What Answers the Prompt?

The prompt wants you to relay a moment where you displayed personal growth and maturity. Choose something you did or happened as the particular catalyst to the change. Then, you will also need to expand upon how that affected your understand of yourself or others.

What Topics Work?

Like prompt 3, you either have a story in mind for this prompt or you don’t. To help you think about possible experiences, we’ll leave you with one crucial piece of advice. Your topic should lead to a Common Application essay focused on the process of the positive change in you as a person. No one changes in a second. Reflect on that tipping point.

What is the Admissions Officer Hoping to Learn?

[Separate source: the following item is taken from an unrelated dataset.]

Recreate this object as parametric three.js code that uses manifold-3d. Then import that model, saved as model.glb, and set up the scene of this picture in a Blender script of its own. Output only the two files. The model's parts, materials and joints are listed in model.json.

Well, maturity is definitely a buzzword when it comes to college admissions. That being said, you need to show that you are aware of your own concept of self and how that has changed with respect to yourself and others. The admissions officer wants to know that you recognize your own personal growth. To them, this will suggest that you will also be looking for opportunities to grow as a person throughout your college career.

Deep-Dive into Prompt #6

Prompt:
Describe a topic, idea, or concept you find so engaging that it makes you lose all track of time. Why does it captivate you? What or who do you turn to when you want to learn more?
What Answers the Prompt?

Are you passionate about any intellectual endeavor? This is your opportunity to talk about it. It is incredibly important for you to elaborate on the lengths you go to, to pursue this intellectual passion. In other words, what do you do to increase your understanding of the topic at hand?

What Topics Work?

This is a fairly open-ended prompt. As long as you can put an intellectual spin on it and can illustrate how you pursue a greater understanding of it, any topic will work well. Don’t make the mistake of choosing a subject that you think will be more appealing to the admissions officer. Your passion needs to shine through your writing.

What is the Admissions Officer Hoping to Learn?

As a college student, you will need to be passionate about the pursuit of knowledge and enthusiastically engage in the academic world. Moreover, you need to be self-motivated and driven when it comes to your intellectual pursuits. Thus, through this Common Application essay, the admissions officer wants to know that you:

  • Have a true passion for intellectual pursuits
  • Are self-motivated when pursuing knowledge
  • Can find the necessary materials through your own resourcefulness

Deep-Dive into Prompt #7

Prompt:
Share an essay on any topic of your choice. It can be one you’ve already written, one that responds to a different prompt, or one of your own design.
What Answers the Prompt?

You get to decide!

What Topics Work?

Anything that does not fit in the other prompts is fair game for this prompt. If you know you want to write about something specific, go ahead and write it for this prompt. However, ensure that you are not sending an AP English Literature and Composition essay as your submission for the Common Application essay. The topic still needs to relate to you in some way as well as work well as a personal narrative.

What is the Admissions Officer Hoping to Learn?

Although this is a prompt that gives you free reign, remember to display a combination of the qualities and factors that the admissions officer looks for in the other prompts. You still need to prove that you will be a successful college student at their university.

What now?

Now that you have a concrete understanding on all the Common Application essay prompts, you can proceed to the actual writing. Remember to choose topics that clearly display a piece of who you are as a person. With 650 words, you have adequate space for story-building and deep introspection. Take advantage of this space and give your admissions officers a lot to figure out the big picture of you. Hopefully, this gives you a strong beginning to your college application journey. Good luck writing and remember it will all be worth it in the spring!